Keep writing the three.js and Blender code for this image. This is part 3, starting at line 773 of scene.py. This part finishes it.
---
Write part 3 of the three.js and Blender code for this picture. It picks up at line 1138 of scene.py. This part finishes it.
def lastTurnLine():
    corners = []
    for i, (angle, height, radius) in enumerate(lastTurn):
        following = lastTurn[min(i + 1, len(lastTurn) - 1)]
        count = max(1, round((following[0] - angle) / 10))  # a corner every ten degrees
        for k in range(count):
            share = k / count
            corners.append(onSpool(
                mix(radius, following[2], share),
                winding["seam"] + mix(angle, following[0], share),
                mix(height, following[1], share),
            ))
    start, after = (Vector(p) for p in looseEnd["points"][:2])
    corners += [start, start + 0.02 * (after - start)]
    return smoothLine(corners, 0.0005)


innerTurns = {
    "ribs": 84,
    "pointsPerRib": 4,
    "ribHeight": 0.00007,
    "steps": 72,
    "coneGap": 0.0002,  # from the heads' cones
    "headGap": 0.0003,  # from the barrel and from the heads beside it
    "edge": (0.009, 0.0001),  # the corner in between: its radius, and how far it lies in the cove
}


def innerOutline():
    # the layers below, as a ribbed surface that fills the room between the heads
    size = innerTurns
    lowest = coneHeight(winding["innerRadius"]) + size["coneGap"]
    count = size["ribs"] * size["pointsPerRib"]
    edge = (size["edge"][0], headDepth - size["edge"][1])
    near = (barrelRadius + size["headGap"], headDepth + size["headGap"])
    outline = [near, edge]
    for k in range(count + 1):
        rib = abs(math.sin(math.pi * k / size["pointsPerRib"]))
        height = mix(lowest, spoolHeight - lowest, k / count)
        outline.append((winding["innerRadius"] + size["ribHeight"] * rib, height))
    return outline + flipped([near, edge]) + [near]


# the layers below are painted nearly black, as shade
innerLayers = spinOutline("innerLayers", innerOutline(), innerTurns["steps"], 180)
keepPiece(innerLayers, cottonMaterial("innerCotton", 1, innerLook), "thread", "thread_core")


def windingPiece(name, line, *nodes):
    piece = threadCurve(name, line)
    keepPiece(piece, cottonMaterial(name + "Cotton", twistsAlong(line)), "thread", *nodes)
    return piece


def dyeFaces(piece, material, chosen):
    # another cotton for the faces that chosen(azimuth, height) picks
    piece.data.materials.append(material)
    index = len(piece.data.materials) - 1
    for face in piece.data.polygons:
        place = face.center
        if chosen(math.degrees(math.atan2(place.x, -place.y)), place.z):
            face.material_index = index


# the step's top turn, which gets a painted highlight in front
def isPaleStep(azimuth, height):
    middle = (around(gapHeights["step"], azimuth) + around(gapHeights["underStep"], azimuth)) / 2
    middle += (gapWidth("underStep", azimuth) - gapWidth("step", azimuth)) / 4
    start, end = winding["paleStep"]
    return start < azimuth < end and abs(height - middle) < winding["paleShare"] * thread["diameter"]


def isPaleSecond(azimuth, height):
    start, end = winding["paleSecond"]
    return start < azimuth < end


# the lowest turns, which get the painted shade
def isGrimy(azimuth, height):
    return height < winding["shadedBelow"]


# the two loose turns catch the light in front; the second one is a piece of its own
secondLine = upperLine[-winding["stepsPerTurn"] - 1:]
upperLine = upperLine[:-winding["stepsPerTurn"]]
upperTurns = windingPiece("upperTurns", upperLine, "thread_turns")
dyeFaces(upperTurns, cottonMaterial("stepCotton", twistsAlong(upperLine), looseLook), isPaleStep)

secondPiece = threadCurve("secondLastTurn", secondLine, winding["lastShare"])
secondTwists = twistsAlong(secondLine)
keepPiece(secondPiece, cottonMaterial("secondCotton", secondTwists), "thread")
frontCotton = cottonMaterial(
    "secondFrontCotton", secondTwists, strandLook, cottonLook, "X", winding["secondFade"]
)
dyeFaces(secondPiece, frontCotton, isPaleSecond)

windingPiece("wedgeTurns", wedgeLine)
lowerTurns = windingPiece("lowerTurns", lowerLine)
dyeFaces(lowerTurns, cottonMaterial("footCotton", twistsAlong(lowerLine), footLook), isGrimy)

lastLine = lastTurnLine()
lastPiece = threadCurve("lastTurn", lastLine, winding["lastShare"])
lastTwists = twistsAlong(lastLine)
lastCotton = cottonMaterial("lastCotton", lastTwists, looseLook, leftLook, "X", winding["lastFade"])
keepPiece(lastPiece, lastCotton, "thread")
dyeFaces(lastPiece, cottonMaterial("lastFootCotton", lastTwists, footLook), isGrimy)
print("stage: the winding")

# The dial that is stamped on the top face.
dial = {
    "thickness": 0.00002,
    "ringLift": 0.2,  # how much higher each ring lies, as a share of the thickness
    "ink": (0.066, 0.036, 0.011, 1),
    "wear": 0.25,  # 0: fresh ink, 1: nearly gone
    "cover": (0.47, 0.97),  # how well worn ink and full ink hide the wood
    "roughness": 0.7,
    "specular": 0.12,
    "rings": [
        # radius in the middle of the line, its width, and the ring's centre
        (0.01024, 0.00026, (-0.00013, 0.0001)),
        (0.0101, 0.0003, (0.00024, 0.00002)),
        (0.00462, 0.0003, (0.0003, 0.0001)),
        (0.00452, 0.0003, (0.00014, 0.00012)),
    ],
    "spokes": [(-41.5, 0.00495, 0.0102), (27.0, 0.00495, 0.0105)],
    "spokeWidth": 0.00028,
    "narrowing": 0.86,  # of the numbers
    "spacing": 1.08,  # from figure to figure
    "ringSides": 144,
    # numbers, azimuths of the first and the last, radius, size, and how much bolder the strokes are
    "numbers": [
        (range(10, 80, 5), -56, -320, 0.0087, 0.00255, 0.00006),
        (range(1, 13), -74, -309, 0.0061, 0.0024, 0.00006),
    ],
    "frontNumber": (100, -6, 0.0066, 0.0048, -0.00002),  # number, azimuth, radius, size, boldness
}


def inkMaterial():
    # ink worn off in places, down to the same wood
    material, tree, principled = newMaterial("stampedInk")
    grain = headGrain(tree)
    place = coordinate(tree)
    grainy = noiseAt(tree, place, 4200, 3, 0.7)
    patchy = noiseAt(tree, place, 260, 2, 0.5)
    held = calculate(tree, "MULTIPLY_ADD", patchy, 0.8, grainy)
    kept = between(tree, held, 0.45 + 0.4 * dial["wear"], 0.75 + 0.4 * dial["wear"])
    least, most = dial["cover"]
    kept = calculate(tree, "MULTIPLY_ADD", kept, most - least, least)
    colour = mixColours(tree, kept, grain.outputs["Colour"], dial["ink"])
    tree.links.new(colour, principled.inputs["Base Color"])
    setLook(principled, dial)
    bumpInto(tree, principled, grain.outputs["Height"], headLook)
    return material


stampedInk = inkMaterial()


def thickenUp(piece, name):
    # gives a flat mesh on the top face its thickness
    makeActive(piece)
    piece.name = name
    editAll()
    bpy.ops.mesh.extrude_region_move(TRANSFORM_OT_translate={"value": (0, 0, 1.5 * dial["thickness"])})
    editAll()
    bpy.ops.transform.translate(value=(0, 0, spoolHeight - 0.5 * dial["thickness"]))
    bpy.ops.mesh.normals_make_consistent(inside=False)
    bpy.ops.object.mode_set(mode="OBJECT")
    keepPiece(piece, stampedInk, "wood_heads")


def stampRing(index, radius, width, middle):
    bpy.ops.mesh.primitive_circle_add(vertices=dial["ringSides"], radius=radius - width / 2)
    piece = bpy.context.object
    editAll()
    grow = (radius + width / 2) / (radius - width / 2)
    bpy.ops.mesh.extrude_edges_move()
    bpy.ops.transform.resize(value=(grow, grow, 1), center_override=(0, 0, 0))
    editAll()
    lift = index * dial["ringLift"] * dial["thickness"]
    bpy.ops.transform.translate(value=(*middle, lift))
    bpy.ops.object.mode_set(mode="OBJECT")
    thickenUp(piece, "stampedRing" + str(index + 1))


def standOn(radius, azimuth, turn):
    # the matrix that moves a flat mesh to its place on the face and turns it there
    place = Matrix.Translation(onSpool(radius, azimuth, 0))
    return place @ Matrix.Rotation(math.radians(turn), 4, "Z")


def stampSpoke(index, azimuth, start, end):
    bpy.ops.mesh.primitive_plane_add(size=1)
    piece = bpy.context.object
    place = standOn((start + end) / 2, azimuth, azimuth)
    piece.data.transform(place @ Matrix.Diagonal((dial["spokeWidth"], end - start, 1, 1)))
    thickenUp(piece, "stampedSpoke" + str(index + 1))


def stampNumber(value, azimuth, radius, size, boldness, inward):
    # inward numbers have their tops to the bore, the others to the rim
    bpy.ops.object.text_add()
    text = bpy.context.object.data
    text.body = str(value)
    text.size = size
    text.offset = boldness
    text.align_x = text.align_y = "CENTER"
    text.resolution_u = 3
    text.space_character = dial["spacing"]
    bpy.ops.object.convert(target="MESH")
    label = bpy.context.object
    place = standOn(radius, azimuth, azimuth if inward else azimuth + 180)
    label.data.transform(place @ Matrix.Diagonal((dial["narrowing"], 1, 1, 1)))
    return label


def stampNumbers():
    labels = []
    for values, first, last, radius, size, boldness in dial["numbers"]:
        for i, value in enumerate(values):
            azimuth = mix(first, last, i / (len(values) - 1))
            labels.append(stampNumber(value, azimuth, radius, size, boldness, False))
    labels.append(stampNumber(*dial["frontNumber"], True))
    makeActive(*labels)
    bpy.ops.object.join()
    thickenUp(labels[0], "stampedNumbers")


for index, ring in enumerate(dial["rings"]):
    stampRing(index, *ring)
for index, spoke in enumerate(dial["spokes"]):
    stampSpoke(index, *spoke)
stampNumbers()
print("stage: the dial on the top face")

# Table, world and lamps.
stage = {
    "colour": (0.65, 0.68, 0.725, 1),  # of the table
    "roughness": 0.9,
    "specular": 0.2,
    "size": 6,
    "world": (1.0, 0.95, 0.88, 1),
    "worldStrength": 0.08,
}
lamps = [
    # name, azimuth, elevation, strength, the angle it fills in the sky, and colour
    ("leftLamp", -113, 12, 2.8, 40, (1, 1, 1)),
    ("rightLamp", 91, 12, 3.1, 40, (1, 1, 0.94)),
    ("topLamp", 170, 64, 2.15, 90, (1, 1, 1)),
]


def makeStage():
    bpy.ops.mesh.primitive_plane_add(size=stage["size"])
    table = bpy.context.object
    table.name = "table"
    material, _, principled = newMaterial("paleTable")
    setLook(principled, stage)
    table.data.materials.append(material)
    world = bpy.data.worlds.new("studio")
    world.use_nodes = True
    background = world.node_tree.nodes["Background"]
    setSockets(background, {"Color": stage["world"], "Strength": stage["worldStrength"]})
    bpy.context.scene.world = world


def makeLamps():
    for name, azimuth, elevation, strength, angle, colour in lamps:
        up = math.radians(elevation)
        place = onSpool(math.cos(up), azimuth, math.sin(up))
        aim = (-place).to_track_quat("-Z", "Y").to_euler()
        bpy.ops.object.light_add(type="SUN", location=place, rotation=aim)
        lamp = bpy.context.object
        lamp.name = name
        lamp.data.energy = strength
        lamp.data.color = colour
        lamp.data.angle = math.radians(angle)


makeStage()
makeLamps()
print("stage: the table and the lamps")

### What needs to be done:
In the listing above, locate the line with "Write part 3" and the line with "return outline +", then extract exactly those lines and every line between them, and nothing more.

### Answer for this exercise:
Write part 3 of the three.js and Blender code for this picture. It picks up at line 1138 of scene.py. This part finishes it.
def lastTurnLine():
    corners = []
    for i, (angle, height, radius) in enumerate(lastTurn):
        following = lastTurn[min(i + 1, len(lastTurn) - 1)]
        count = max(1, round((following[0] - angle) / 10))  # a corner every ten degrees
        for k in range(count):
            share = k / count
            corners.append(onSpool(
                mix(radius, following[2], share),
                winding["seam"] + mix(angle, following[0], share),
                mix(height, following[1], share),
            ))
    start, after = (Vector(p) for p in looseEnd["points"][:2])
    corners += [start, start + 0.02 * (after - start)]
    return smoothLine(corners, 0.0005)


innerTurns = {
    "ribs": 84,
    "pointsPerRib": 4,
    "ribHeight": 0.00007,
    "steps": 72,
    "coneGap": 0.0002,  # from the heads' cones
    "headGap": 0.0003,  # from the barrel and from the heads beside it
    "edge": (0.009, 0.0001),  # the corner in between: its radius, and how far it lies in the cove
}


def innerOutline():
    # the layers below, as a ribbed surface that fills the room between the heads
    size = innerTurns
    lowest = coneHeight(winding["innerRadius"]) + size["coneGap"]
    count = size["ribs"] * size["pointsPerRib"]
    edge = (size["edge"][0], headDepth - size["edge"][1])
    near = (barrelRadius + size["headGap"], headDepth + size["headGap"])
    outline = [near, edge]
    for k in range(count + 1):
        rib = abs(math.sin(math.pi * k / size["pointsPerRib"]))
        height = mix(lowest, spoolHeight - lowest, k / count)
        outline.append((winding["innerRadius"] + size["ribHeight"] * rib, height))
    return outline + flipped([near, edge]) + [near]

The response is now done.